Special Schedules were created to collect additional information on the country’s population. The information found in a non-population schedule should not be overlooked. They contain valuable information on our ancestors.
The five types of special schedules – also known as non-population schedules – useful to genealogy researchers include:
- Agriculture – 1850 – 1880, 1885
- Manufacturing/Industrial – 1850 – 1880, 1885
- Defective, Dependent and Delinquent – 1880
- Mortality – 1850 – 1880, 1885
- Slave – 1850 – 1860
The Defective, Dependent and Delinquent schedule of 1880 has several parts, all useful for the genealogy researcher.
- Schedule 2: Insane
- Schedule 3: Idiots
- Schedule 4: Deaf-Mutes
- Schedule 5: Blind
- Schedule 6: Homeless Children
- Schedule 7: Prisoners
- Schedule 7a: Pauper and Indigent
Note: The terminology used was the language of that time period.
Blank forms for the non-population schedules can also be found on the NARA website.
If you are performing your census research in a different country, check if they also created special schedules.
3. Perform Census Research Backwards
Start your census research with the last record your ancestor appeared in. Once completed, move back to the previous record. If your ancestor is found in the 1940 census record, start there and then proceed to the 1930 census, then the 1920 census and so forth.. If possible, work backwards sequentially and do not skip a census year.
By tracing your ancestor in each census record he/she would have appeared in, allows you to move from the adult years to the childhood years of your ancestors. Finding your ancestor as a child in a household, places him/her within a family unit. While not guaranteed, that record can place a child in his/her parents’ household extending your family line back one more generation.
4. Read The Information in Every. Single. Category.
Once you find your ancestor in a census record, do not just make note of him/her, any birth or marriage dates and move onto the next record. You will miss valuable clues about your ancestor AND clues leading to other family members and earlier generations.
Take your time in your census analysis to read and understand the information provided in each column. Beyond name and birth year or age, information such as birth place of both parents can be found. That bit of information can point to a location to began a search for an ancestor’s parents. An occupation provides potential clues to unique records for occupational organizations. Learning an ancestor owned land indicates you need to search land record and deeds.

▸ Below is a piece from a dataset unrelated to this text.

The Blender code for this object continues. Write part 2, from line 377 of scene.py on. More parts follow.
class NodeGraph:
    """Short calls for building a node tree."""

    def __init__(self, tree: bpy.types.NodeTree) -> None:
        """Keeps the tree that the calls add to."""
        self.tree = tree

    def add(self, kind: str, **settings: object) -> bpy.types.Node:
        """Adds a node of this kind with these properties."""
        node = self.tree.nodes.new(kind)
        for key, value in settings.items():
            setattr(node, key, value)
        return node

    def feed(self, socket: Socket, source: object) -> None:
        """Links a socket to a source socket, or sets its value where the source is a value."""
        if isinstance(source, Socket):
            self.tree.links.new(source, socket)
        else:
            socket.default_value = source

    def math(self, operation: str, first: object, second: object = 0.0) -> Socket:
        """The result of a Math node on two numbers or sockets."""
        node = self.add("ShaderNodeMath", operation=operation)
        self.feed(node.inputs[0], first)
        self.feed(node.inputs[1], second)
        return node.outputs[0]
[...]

The same concept applies to the special non-population schedules. Read every single column. For example, if your ancestor appears on the 1880 Pauper and Indigent schedule, that does not mean he/she lived in the county poor house. He/She could have been living in a family member’s home which is a valuable clue to you. The presence on the Pauper’s list simply indicates the individual was receiving assistance from the county for their care.
5. Look At The Neighbors
Before leaving your census research for a particular census year, look at your ancestors’ neighbors. Your ancestor was part of a community, and those individuals were important to your ancestor. These are the citizens they interacted with, worked with, worshiped with and married. It is not unusual to find family members and/or in-laws living close to your ancestor.
Knowing whether a neighbor is a relative or not is not always apparent on your initial research. If not, do not worry. Simply make note of who the neighbors are for future consideration.

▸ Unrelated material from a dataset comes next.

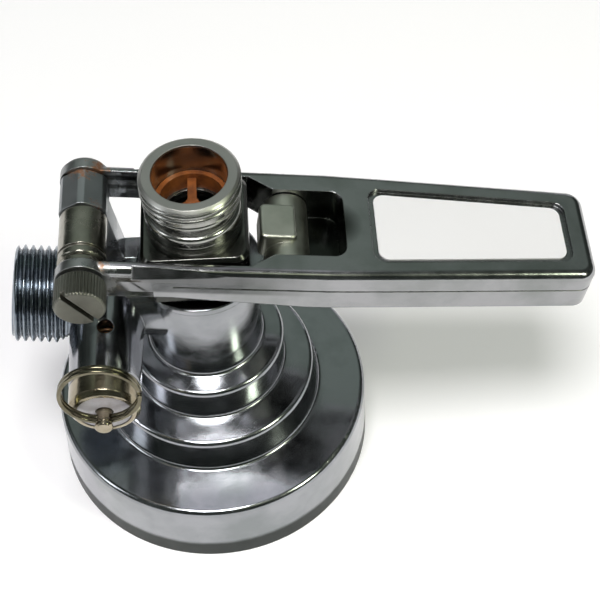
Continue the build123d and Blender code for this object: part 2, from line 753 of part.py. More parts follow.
def make_relief_pull_pin():
    """Pull pin screwed into the poppet, cross-drilled for the ring and necked behind its head."""
    foot = poppet_base() + 1
    head = pull_pin_end - pull_head_length
    neck = head - pull_neck_length
    points = [(0, foot), (pull_pin_r, foot), (pull_pin_r, neck), (pull_neck_r, neck), (pull_neck_r, head),
              (pull_head_r, head), (pull_head_r, pull_pin_end - 0.3), (pull_head_r - 0.3, pull_pin_end),
              (0, pull_pin_end)]
    hole = Pos(0, 0, pull_hole_s) * Rot(0, 90, 0) * rod(pull_hole_r, -2 * pull_head_r, 2 * pull_head_r)
    return relief_frame * (turned(points) - hole)


def make_relief_pull_ring():
    """Split ring of two turns side by side, standing up from the pin's cross hole."""
    half = pull_ring_wire / 2
    shift = half + pull_ring_gap / 2
    section = Plane.XZ * (Pos(pull_ring_r, 0) * RectangleRounded(pull_ring_wire, pull_ring_wire, 0.3))
    turn = revolve(section, axis=Axis.Z, revolution_arc=360 - pull_ring_split)
    rear = Pos(0, 0, -shift) * turn
    front = Pos(0, 0, shift) * Rot(0, 0, pull_ring_split) * turn
    link = loft([Pos(0, 0, -shift) * Rot(0, 0, -pull_ring_split) * section,
                 Pos(0, 0, shift) * Rot(0, 0, pull_ring_split) * section])
    stand = Pos(0, 0, pull_hole_s) * Rot(-pull_ring_lean, 0, 0) * Pos(0, pull_ring_r, 0)
    return relief_frame * stand * (rear + link + front)


def make_relief_spring():
    """Coil between the poppet and the cap's spigot."""
    low = poppet_base() + poppet_thickness + seat_gap
    high = relief_mouth + seat_gap - cap_spigot - seat_gap
    return relief_frame * Pos(0, 0, low) * coil(relief_coil_r, relief_wire_r, high - low, relief_turns)


def make_all():
    """Every node by name."""
    return {
        "coupler_body": make_body(),
        "tower_bush": make_tower_bush(),
        "tower_o_ring": make_tower_o_ring(),
        "bush_retainer": make_bush_retainer(),
        "keg_seal": make_keg_seal(),
        "gas_inlet_nipple": make_inlet_nipple(),
        "gas_check_valve": make_gas_check_valve(),
        "gas_inlet_washer": make_inlet_washer(),
        "relief_cap": make_relief_cap(),
        "relief_disc": make_relief_disc(),
        "relief_seal": make_relief_seal(),
        "relief_poppet": make_relief_poppet(),
        "relief_pull_pin": make_relief_pull_pin(),
        "relief_pull_ring": make_relief_pull_ring(),
        "relief_spring": make_relief_spring(),
        "probe": make_probe(),
        "probe_seal": make_probe_seal(),
        "outlet_insert": make_outlet_insert(),
        "check_ball": make_check_ball(),
        "lever": make_lever(),
        "label_plate": make_label_plate(),
        "lever_pins": make_lever_pins(),
        "hinge_screw": make_hinge_screw(),
        "hinge_sleeve": make_hinge_sleeve(),
        "hinge_front_washer": make_front_washer(),
        "hinge_rear_washer": make_rear_washer(),
        "thumb_latch": make_thumb_latch(),
        "latch_pin": make_latch_pin(),
        "latch_spring": make_latch_spring(),
    }


os.makedirs("parts", exist_ok=True)
for name, shape in make_all().items():
    export_step(shape, f"parts/{name}.step")
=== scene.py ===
# Lever keg coupler dressed for rendering. The scene is in metres; sizes here are in millimetres.
import bpy
from math import cos, pi, radians, sin
from mathutils import Matrix, Vector


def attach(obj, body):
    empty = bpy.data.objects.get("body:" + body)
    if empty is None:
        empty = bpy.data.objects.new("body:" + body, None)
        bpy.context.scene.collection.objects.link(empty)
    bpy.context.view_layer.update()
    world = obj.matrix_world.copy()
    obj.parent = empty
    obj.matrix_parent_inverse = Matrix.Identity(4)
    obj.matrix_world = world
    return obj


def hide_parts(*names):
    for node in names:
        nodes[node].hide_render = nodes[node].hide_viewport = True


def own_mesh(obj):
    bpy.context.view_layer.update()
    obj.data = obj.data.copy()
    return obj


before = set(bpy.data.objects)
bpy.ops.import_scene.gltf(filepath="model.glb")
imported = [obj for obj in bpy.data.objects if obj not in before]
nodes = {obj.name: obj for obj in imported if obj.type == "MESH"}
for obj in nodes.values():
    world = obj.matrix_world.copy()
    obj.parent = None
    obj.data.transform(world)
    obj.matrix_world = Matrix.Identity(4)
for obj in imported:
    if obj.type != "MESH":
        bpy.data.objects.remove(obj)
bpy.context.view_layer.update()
mm = 0.001

# Camera, fitted to the photograph's 600 by 600 frame
photo_width = 600
sensor_width = 36.0
camera_place = (15.56, -205.17, 326.26)
camera_yaw = 1.756
camera_pitch = 53.383
camera_roll = -1.521
camera_focal_px = 1417.7
camera_centre_px = (294.2, 304.99)

# Sizes shared with the CAD model
valve_z = 58.5
inlet_x = -30.0
inlet_tilt = 8.9
inlet_length = 14.2
inlet_collar_r = 9.7
inlet_collar_height = 1.4
inlet_spigot_r = 6.9
inlet_spigot_length = 7.0
inlet_bore_r = 4.9
inlet_counterbore_r = 7.6
inlet_counterbore_depth = 9.0
inlet_thread_r = 11.45
inlet_thread_depth = 1.16
inlet_pitch = 1.814
pivot_x = -24.87
pivot_z = 82.97
lever_tilt = 7.6
arm_outer = 15.6
screw_head_r = 5.7
screw_head_length = 6.6
screw_neck_r = 4.2
screw_neck_length = 0.6
screw_slot_width = 1.3
screw_slot_depth = 1.5
screw_slot_angle = 48.0
screw_knurls = 46
knurl_depth = 0.32
hinge_r = 3.0
hinge_thread_r = 2.4
arm_inner = 13.1

# Outlet thread
outlet_thread_root = 10.65
outlet_thread_crest = 11.28
outlet_thread_low = 94.35
outlet_thread_high = 97.75
outlet_thread_pitch = 1.7
outlet_thread_half = 0.62

# Relief coil, between the poppet and the cap's spigot
relief_x = -22.2
coil_low = 13.09
coil_high = 19.93
coil_r = 4.4
coil_wire = 0.45
coil_turns = 5

# Studio
floor_half_width = 2500
floor_glow = 0.20
floor_near = 190
floor_far = 900
sky_level = 0.15
canopy_radius = 1100
canopy_low = 3.0
canopy_dark = (0.028, 0.034, 0.030)
canopy_pale = (0.10, 0.115, 0.10)
# Pale panels on the canopy: azimuth from the front, elevation, inner and outer half angle, colour
canopy_panels = [(180, 50, 8, 42, (0.29, 0.345, 0.305)), (-84, 36, 6, 24, (0.34, 0.36, 0.37)),
                 (176, 78, 2, 20, (1.0, 1.0, 1.06)), (24, 60, 2, 9, (1.0, 1.1, 0.75)),
                 (150, 18, 2, 8, (0.9, 0.92, 0.95)), (180, 18, 2, 8, (0.9, 0.92, 0.95)),
                 (210, 18, 2, 8, (0.9, 0.92, 0.95))]
lamp_target = (10, 0, 45)

# Where the arms' outer slope, with painted shade on its upper part, and the painted shade of their
# inner grooves begin and end along the lever
slope_start = (-17.5, -9.5)
slope_end = (10, 26)
slope_lean = 1.5
slope_shade = 0.6
groove_end = (12, 14)
groove_blur = 0.35
groove_shade = 0.8

# Colours that several looks share
rust_stain = (0.34, 0.14, 0.05)
washer_steel = (0.30, 0.27, 0.24)

inlet_turn = Matrix.Rotation(radians(inlet_tilt - 90), 4, "Y")
inlet_frame = Matrix.Translation((inlet_x, 0, valve_z)) @ inlet_turn
lever_turn = Matrix.Rotation(radians(lever_tilt), 4, "Y")
lever_frame = Matrix.Translation((pivot_x, 0, pivot_z)) @ lever_turn
along_minus_y = Matrix.Rotation(radians(90), 4, "X")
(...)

Genealogy Pro Tip: Read the census record 3-5 pages prior to your ancestor’s listing and 3-5 pages after your ancestor’s listing. These individuals represent your ancestor’s community. Make note of common surnames in the area and any patterns of migration into the area. Again, you may find direct and collateral family members within the same census district, but several pages out.
When Your Census Research Does Not Go Smoothly
Census research does not always go smoothly for the genealogy researcher. The census takers were humans. They could and did make mistakes.
For instance, the 1940 census taker for Halifax County, VA placed a neighbor’s daughter as the wife of my paternal grandfather. My grandmother appears no where in the 1940 census., but she was very much alive and living with her husband and toddler! We get a good laugh at that in our family, but that mistake could lead someone to make the erroneous assumption my grandfather had a second wife.
When you find information in the census that does not make sense, explore it more. Do not just accept it.
Let’s talk about the spelling of your ancestor’s name…..
Often finding an ancestor in a census record is difficult because the name spellings were not consistent until well into the 1900’s. Add to that a census taker’s poor penmanship and your census search just got significantly harder. Be open to various spellings of your ancestor’s name. Consider the possibility he/she is listed by first and middle initials or listed by a middle name. If you are still having difficulty finding your ancestor, try using the wildcard search option.
In the case where you are fairly sure your ancestor is within a certain area, read the census record page by page. Yes, this is time consuming and even a bit tedious, but it is well worth your effort. You become very familiar with that community and the individuals who make it up. That information can benefit your future research!
Find More Help For Your Census Research
Want to explore census research even more? Check out some of my favorite resources!
Two of my favorite genealogy research books!
- The Family Tree Toolkit: A Comprehensive Guide to Uncovering Your Ancestry and Researching Genealogy by Kenyatta Berrry – A great overall how-to genealogy book.
- Research Like a Pro: A Genealogist’s Guide by Diane Elder and Nicole Dyer – Another great overall how-to genealogy research book.
Many genealogy videos are available to help researchers hone their research skills. Check these out for learning more about census research.
- Researching Around the Missing 1890 Census Black Hole (Series) by Family History Fanatics & Are You My Cousin
- Genealogy Methodology: Who Are These People on This Census by Ancestry
- Are There Genealogy Clues in the Early 1790 to 1840 US Federal Censuses? by Boundless Genealogy
Now It’s Your Turn!
Start exploring the census for your ancestors! Take your time in the records and do not rush your analysis. Your genealogy research will benefit greatly!